Auffällig seien auch das Niveau der in der Steuerstatistik ausgewiesenen Unternehmensverluste sowie die Verlustvorträge, also die kumulierten und nicht mit Gewinnen verrechneten Verluste der Vergangenheit. Allein bei der Körperschaftsteuer liefen bis Ende 2007 Verlustvorträge in Höhe von 568 Milliarden Euro auf. „Das entspricht etwa 23,5 Prozent des damaligen BIP oder dem 3,5-fachen des körperschaftsteuerpflichtigen Gewinns in diesem Jahr“, so Bach.
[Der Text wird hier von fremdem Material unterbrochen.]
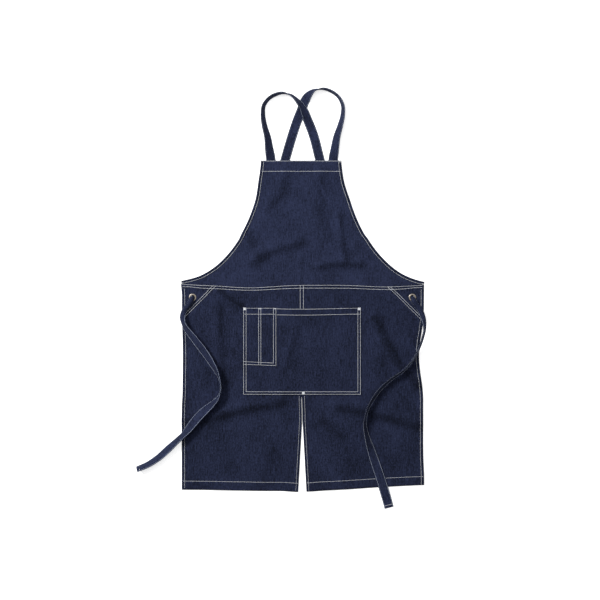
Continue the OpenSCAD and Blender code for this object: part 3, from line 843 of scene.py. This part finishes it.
def make_view():
    """The camera straight above, a bright world, two soft lamps and a paper floor. All in metres."""
    camera_high, width_seen = 4.0, 1.65
    scene = bpy.context.scene
    lens = bpy.data.cameras.new("camera")
    lens.sensor_width = 36
    lens.lens = lens.sensor_width * camera_high / width_seen
    camera = bpy.data.objects.new("camera", lens)
    camera.location = (-0.007, 0.070, camera_high)
    scene.collection.objects.link(camera)
    scene.camera = camera
    scene.view_settings.view_transform = "Standard"
    scene.view_settings.look = "None"

    world = bpy.data.worlds.new("studio")
    world.use_nodes = True
    world.node_tree.nodes["Background"].inputs["Color"].default_value = (1, 1, 1, 1)
    world.node_tree.nodes["Background"].inputs["Strength"].default_value = 0.30
    scene.world = world
    middle = Vector((0, 0.05, 0))
    for name, place, size, power in (("key", (-3.0, 2.3, 3.8), 1.3, 287), ("fill", (0.1, 1.0, 2.4), 1.5, 14)):
        light = bpy.data.lights.new(name, "AREA")
        light.size = size
        light.energy = power
        lamp = bpy.data.objects.new(name, light)
        lamp.location = place
        lamp.rotation_euler = (middle - Vector(place)).to_track_quat("-Z", "Y").to_euler()
        scene.collection.objects.link(lamp)

    bpy.ops.mesh.primitive_plane_add(size=60, location=(0, 0, -0.0002))
    floor = bpy.context.object
    floor.name = "floor"
    bpy.ops.object.transform_apply(location=True)
    bpy.ops.object.select_all(action="DESELECT")
    paper = Finish("paper", {"Base Color": (0.93, 0.93, 0.93, 1), "Roughness": 0.9, "Specular IOR Level": 0.1,
                             "Emission Color": (1, 1, 1, 1), "Emission Strength": 0.62})
    floor.data.materials.append(paper.material)


make_view()

# ---------------------------------------------------------------- the four straps

FOLD_Z = 4.0               # height given to the ends of the waist and fold blends
WAIST_BLEND = dict(start=(0, (WAIST - 6) * MM, FOLD_Z * MM), end=(0, (WAIST + 6) * MM, FOLD_Z * MM))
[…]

Die Steuergestaltungsmöglichkeiten für die Unternehmen seien weiterhin groß. So könnten etwa drohende Verluste steuerlich sofort über Rückstellungen geltend gemacht werden, Wertzuwächse müssten hingegen erst bei Realisierung versteuert werden. Dadurch entstünden in den Steuerbilanzen stille Reserven, die bei nur teilweiser Besteuerung von Veräußerungsgewinnen steuerschonend realisiert werden könnten. Internationalisierte Unternehmensstrukturen böten vielfältige Möglichkeiten, die Gewinne auf ausländische Standorte auszulagern, an denen weniger Steuern gezahlt werden müssten. Bei kleineren Unternehmen könnten private Aufwendungen in den Betrieb verlagert werden. Dazu komme ein generelles Problem, so Bach abschließend: „Durch das komplizierte Steuerrecht und die magere Personalausstattung sind die Finanzbehörden nur bedingt in der Lage, einen effektiven Vollzug der Steuergesetze zu garantieren. Und durch die starke Umverteilung im Länderfinanzausgleich haben die Länder auch wenig Interesse, ihre Unternehmen vor Ort allzu streng zu prüfen.“

Weiterführende Links des DIW

DIW Wochenbericht 22-23/2013 | PDF, 292.25 KB

DIW Wochenbericht 22-23/2013 als E-Paper | EPUB, 1.71 MB

Interview mit Stefan Bach | MP3, 4.31 MB

(DIW Berlin 2013)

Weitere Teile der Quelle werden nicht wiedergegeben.